Event Times: Friday 17 September from 11:00 - 16:00; Sunday 19 September from 13:00 - 16:00
Church of St Mary and All Saints, Fotheringhay
Set alongside the River Nene, Fotheringhay Church has a superb octagonal lantern tower. In addition to being an important place of worship, it has numerous and notable links with history. Guide books available.
From the time of the Normans to the advent of the Stuarts, it was directly linked to the royal families of both Scotland and England. Here a future king of England, Richard III, who would die on Bosworth Field, was born; here a queen of Scotland, Mary, Queen of Scots, accused of murdering her husband and plotting the destruction of Queen Elizabeth, was publicly executed.
Here a royal duke, killed fighting the French in battle at Agincourt in 1415, was buried; here too a royal duke and his son killed in battle nearer home, at Wakefield in Yorkshire, were re-buried.
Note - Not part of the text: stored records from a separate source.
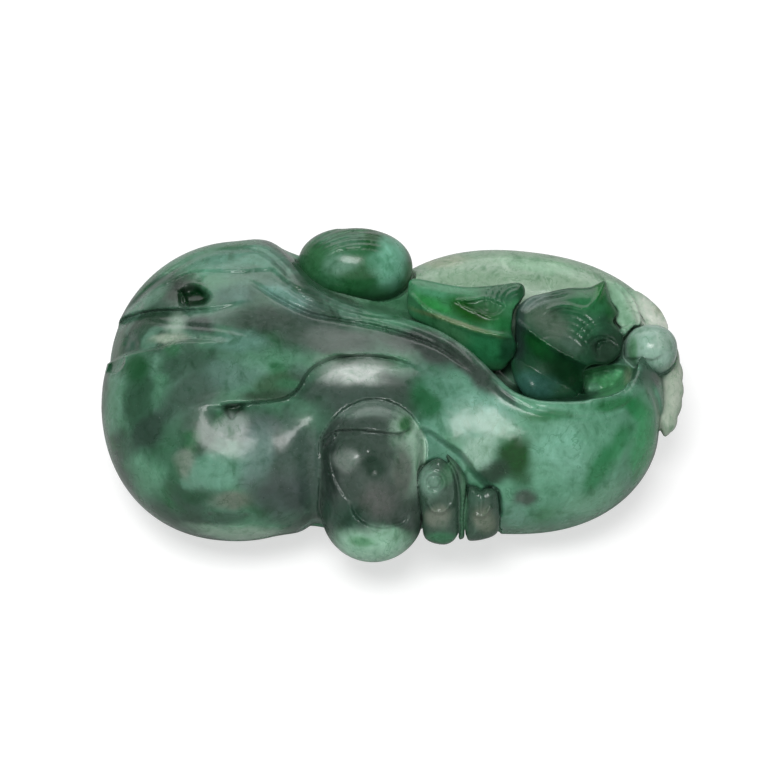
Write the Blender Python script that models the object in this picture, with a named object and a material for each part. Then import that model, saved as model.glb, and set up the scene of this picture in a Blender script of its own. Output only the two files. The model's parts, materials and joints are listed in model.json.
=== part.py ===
"""A jade palm stone with a carved band, a recess with a leaf and a bud, a boss and a few folds.

Lengths are in metres, +Z is up and +X runs along the stone, which lies on its underside. The stone is one
solid. Its form is worked out in seventieths of its length, because the pose and the carving keep their
proportions at any length. The sizes below can be set by themselves.

The carving is drawn on a sheet that leans back over the stone, as the stone is seen from its front. On the
sheet, u runs to the right, v runs up and w comes toward the viewer. A relief is a grid over the sheet of how
much is taken off the surface.
"""
import math

import bmesh
import bpy
import numpy as np
import openvdb
from mathutils import Matrix

# Overall size
LENGTH = 0.070
FLAT_CUT = 0.0009      # trimmed off the underside, which makes the flat spot it rests on

# Raised pieces
KNOB_LENGTH = 0.0140
KNOB_WIDTH = 0.0095
BOSS_WIDTH = 0.0123
RIM_KNOB_WIDTH = 0.0064

# Carving
RECESS_DEPTH = 0.0102
LEDGE_HEIGHT = 0.0013  # of the leaf edge over the bulge
PLEAT_DEPTH = 0.0010
SEAM_WIDTH = 0.0005    # of the cut around each raised piece
SEAM_DEPTH = 0.0006
LINE_DEPTH = 0.0005
UNDERCUT = 0.0016      # of the recess under the band's edge
LIP_RISE = 0.00055     # of the band's edge over its surface
EDGE = 0.0007          # over which the surface drops beside a carved edge

# Mesh
SPACING = 0.0004       # of the grid that the form is sampled on
TRIANGLES = 9400

UNIT = LENGTH / 70
LEAN = math.radians(50)
SIN, COS = math.sin(LEAN), math.cos(LEAN)
MIDDLE = 13.0          # height of the sheet's origin over the untrimmed underside
SIDE_SLOPE = 0.3       # of the outlined pieces' sides
NEAR = 1.5             # coarse steps from the surface within which the form is sampled finely
STEP = 0.2             # of the sheet's grid
U = np.arange(-38, 38, STEP)
V = np.arange(-27, 27, STEP)


def turned(x=0.0, y=0.0, z=0.0):
    """The rotation about X, then Y, then Z, in degrees, as a 3 by 3 array."""
    angles = [math.radians(a) for a in (x, y, z)]
    rotation = Matrix.Rotation(angles[2], 3, "Z") @ Matrix.Rotation(angles[1], 3, "Y")
    return np.array(rotation @ Matrix.Rotation(angles[0], 3, "X"))


SHEET = turned(x=40)


def on_sheet(u, v, w):
    """The point of the stone's own axes at a place on the sheet."""
    return np.array([u, v * SIN - w * COS, MIDDLE + v * COS + w * SIN])


# The plain body: centre, half sizes, turn about Z and fullness, which is 2 for an ellipsoid
LEFT_LOBE = ((-18.5, 0.9, 12.6), (16.6, 20.7, 12.6), -5, 2.15)
RIGHT_LOBE = ((14.6, -0.2, 12.2), (18.1, 17.8, 12.2), 0, 2.25)
BACK_PLATE = ((14.6, 5.8, 10.6), (19.4, 17.2, 8.4), -9, 2.25)
BACK_MIDDLE = ((-3.8, 8.0, 10.8), (12.6, 11.8, 10.5), 0, 2.2)
FRONT_BULGE = ((-3.5, -7.4, 13.0), (12.0, 12.3, 11.6), 0, 2.1)
UNDERSIDE = ((-1.5, 0.0, 8.8), (20.0, 12.0, 8.3), 0, 2.3)
HOLLOW = ((15.8, 4.6, 25.0), (20.0, 14.0, RECESS_DEPTH / UNIT), -9, 2.3)

# Knobs, and the bulk that bounds the outer leaf: place on the sheet, half sizes, turn on the sheet and fullness
OUTER_BULK = ((32.2, 0.6, -2.6), (4.6, 7.4, 5.4), 0, 2.3)
RIM_KNOB = ((31.1, 5.2, 0.4), (RIM_KNOB_WIDTH / UNIT / 2, 3.05, 4.4), 0, 2.2)
KNOB = ((-4.6, 15.4, -6.2), (KNOB_LENGTH / UNIT / 2, KNOB_WIDTH / UNIT / 2, 6.6), -3, 2.15)

# Rods with round ends: both ends on the sheet, and the radius
THORN = ((27.9, 7.5, 1), (29.1, 7.7, 0.6), 0.55)
BOSS = ((-2.4, -6.9, 12.8), (-2.4, -13.9, 10.6), BOSS_WIDTH / UNIT / 2)

# Outlines on the sheet
LEAF = (
    (1.8, 12.4), (2.4, 13.8), (6.5, 13.1), (8.8, 12.8), (11.2, 12.9), (13.1, 13.1), (15.2, 13.3),
    (15.9, 12.5), (15.7, 10.7), (14.7, 9.2), (14.2, 7.5), (14.8, 5.8), (14.4, 4.3), (13.1, 3.6),
    (11.2, 3.9), (9.5, 4.7), (7.5, 6.4), (4.6, 8.6), (2.4, 10.3),
)
INLAY = (
    (7.7, 11.1), (9.5, 11.2), (11.2, 11.5), (12.4, 11.1), (13.5, 10.4), (12.7, 9.5), (11.7, 9.2),
    (10.5, 9.7), (9.0, 10.3),
)
BUD = (
    (14.7, 8.3), (14.8, 9.8), (15.4, 10.7), (16.5, 11.6), (18.5, 12.1), (19.7, 12.4), (21.4, 12.7),
    (23.8, 12.8), (25.6, 13.6), (25.9, 12.5), (26.3, 11.1), (27.0, 9.7), (26.5, 8.6), (27.6, 7.0),
    (27.6, 5.4), (27.0, 4.3), (25.7, 3.5), (23.8, 3.4), (22.8, 2.5), (23.0, 1.3), (22.7, -0.2),
    (21.7, -1.1), (19.8, -1.4), (17.7, -1.1), (16.0, -0.4), (15.0, 0.8), (14.4, 2.1), (14.2, 3.7),
    (14.6, 5.8),
)
DISH = (
    (22.6, 2.5), (24.5, 3.1), (26.3, 3.4), (27.9, 3.3), (28.3, 2.5), (27.7, 1.0), (26.3, 0.0),
    (24.5, -0.4), (22.6, -0.1),
)
WEDGE_LEAF = (
    (25.6, 14.0), (27.0, 13.6), (28.6, 12.4), (29.6, 10.7), (30.0, 8.8), (29.4, 7.6), (27.4, 8.0),
    (26.5, 10.1), (25.9, 12.4),
)
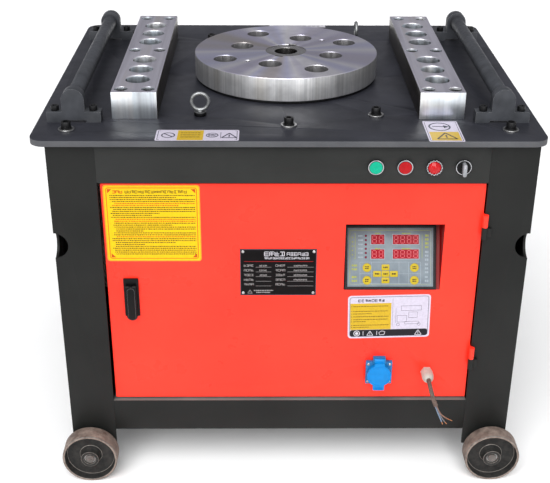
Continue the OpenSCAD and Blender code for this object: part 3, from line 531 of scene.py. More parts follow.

Here an English King, Edward IV, plotted and failed to replace the king of Scotland with his brother, just as his own brother, The Duke of Clarence, had plotted against him.
Meanwhile, the church in Fotheringhay deformed but defiant stands testament to the destruction wrought by Henry VIII’s Reformation.
Event Times: Saturday 18 September from 09:30 - 17:00. Pre-booking required at [email protected]
St Andrew’s, Woodwalton
A spectacular church glimpsed by hundreds from the East Coast train-line each day, but a church few have seen inside...
In terms of architectural history, the tower dates largely from the reconstruction of 1860, but substantial areas of the shell and much of the interior are medieval. A particularly striking feature of the interior is the disparity between the South arcade which is early English in date and the North arcade which is distinctively perpendicular in its use of shields on the capitals. Contents include a collection of early stone coffin lids and fine neo-classical monuments in the chancel.
Event Times: Sunday 19 September from 14:00 - 17:00.
St John the Baptist Church
St John’s is situated in a prominent position in the heart of Peterborough’s Cathedral Square and is an iconic feature of the city centre.
It has been a living heritage of faith serving the people of the city since 1407.
Event Times: Friday 17 September from 09:00 - 14:00; Saturday 18 September from 09:00 - 17:00; and Sunday 19 September from 12:30 - 16:00
St Michael & All Angels, Sutton
Discover this parish church, also used as a community meeting place, in a beautiful setting close to the River Nene at Sutton.
St Michael & All Angels was built in the 12th century as a chapel-of-ease to St Kyneburgha, Castor, for the benefit of the villagers of Sutton and to serve the Peterborough Abbey Grange Farm and Manor in the village. The church was enlarged c1170 when the original South wall was removed, the two Norman arches erected and the South aisle added. The Chantry Chapel (which now contains the vestry and organ) added about 1225 was originally dedicated to St Giles, the patron saint of lepers and cripples.
Event Times: Sunday 19 September from 12:00 - 16:00
St John the Baptist, Achurch
Explore this beautiful church at Achurch near Oundle, dating from the 13th century. Join a guided tour or use the self-guided leaflet to explore at your own pace. For children there is a free trail available.
The church of St John the Baptist stands on the Nene Way, a short distance from the village of Achurch. Traditionally, its foundation is linked to the De Waterville family, lords of the manor, who are said to have built the church as a thanksgiving for a safe return from crusade.
The Rev. Robert Browne, a controversial figure linked to the foundation of the non-conformist movement, was rector for 40 years.
Later becoming the church for the Lilford estate, it houses monuments from Lilford church which was demolished in the 18th century, including some well preserved 17th century memorial tablets.
Event Times: September 18/19 from 10:00 - 16:00 for guided tours on request or self-guided tours all day;
Discover Peterborough Cathedral and the One Small Step artwork.
Event Times: Friday, September 17 – open 9am to 1pm; closed Saturday; Sunday, September 19, 12 noon to 3pm.